ちょっとオシャレさが足りないという意見もありますね。裏を返せばこのクルマは爽やかで健康的なイケメンが笑顔で乗りこなすクルマなんですね・・・。ルックスに自信の無い人はヴォクシーかコペンかジュークでキャラのバランスを取ったほうがいいかも。別にカスタムだかスティングレーだかに乗る人がかっこ悪いなんて一言も言ってないですよ!!!暑苦しいとも一言も言ってないですよ!!!

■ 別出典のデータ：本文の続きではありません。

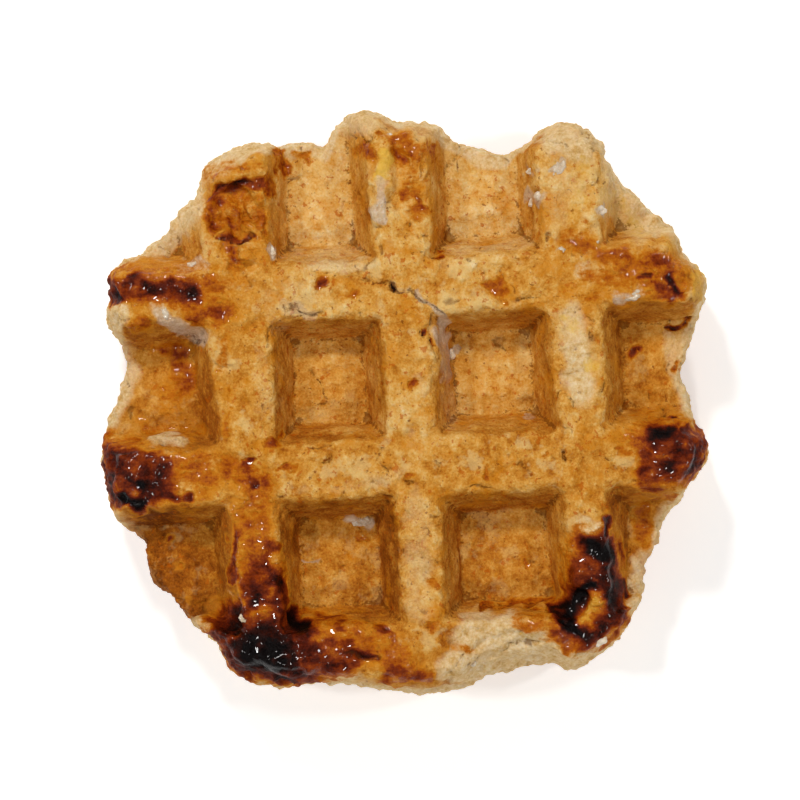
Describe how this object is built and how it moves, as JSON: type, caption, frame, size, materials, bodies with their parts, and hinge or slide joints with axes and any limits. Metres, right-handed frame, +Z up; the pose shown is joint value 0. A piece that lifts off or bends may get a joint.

『ジューク』は日産が実験的に仕掛けたアバンギャルド・デザインの小型SUVなんですけども、大したインパクトを残していない日本市場とは違って、欧州では閉塞的だった2000年代後半の自動車市場をひっくり返した『英雄的』な扱いがされています。2010年の発売直後からフランスで沸騰し、あっというまにコンパクトSUVを欧州の主流にまで持ち上げました。すぐさまシトロエン、プジョー、ヒュンダイ、フォード、オペルなどが同じ方向性のアバンギャルドデザインを志向し、統一感あるスタイリングを好むVWやホンダが欧州で後退するありさまで、今では欧州全体がジュークの影響下に置かれています。
『夏』を演出するのが上手いフランス車やイタリア車に、ポップなデザインの作り方を教えた伝説の日本車として歴史に名を残す1台になるでしょうね。ジュークの何がフランス人にウケたのか? 日本では「ゴキブリみたい」とか言われてますけども、デザインのモチーフにあったのは「装甲車」と一般に呼ばれる軍用車両ですね。テロが続発して装甲車が当たり前に治安出動する欧州では、日本人の想像を越えたレベルで親しまれているようです。ハマー、ランドローバー、パジェロへ萠える人々の心を掴みつつ、女性でも気軽に乗れる軽快なスタイリッシュさも持ち合わせてます。
ここに挙げた以外でも、ヴォクシーの代わりにキャンピングカーみたいなリアゲートを持つステップワゴンもいいですし、ハスラーの代わりに軽自動車の販売首位を奪取した大ヒット中のNボックスも高い質感がいいですね。コペンの代わりに同じく2ドアのジムニーもいいかも。フィールダーの代わりにスバルの力作レヴォーグもこのブランドにしては爽やかなスタイリングに仕上がりました。そして欧州メディアでジュークの対抗馬として評価が高くなっているCX3もやっぱり装甲車ルックで硬派な印象があります。他にもまだまだ楽しい日本車がたくさんあるので追々紹介してみたいと思います。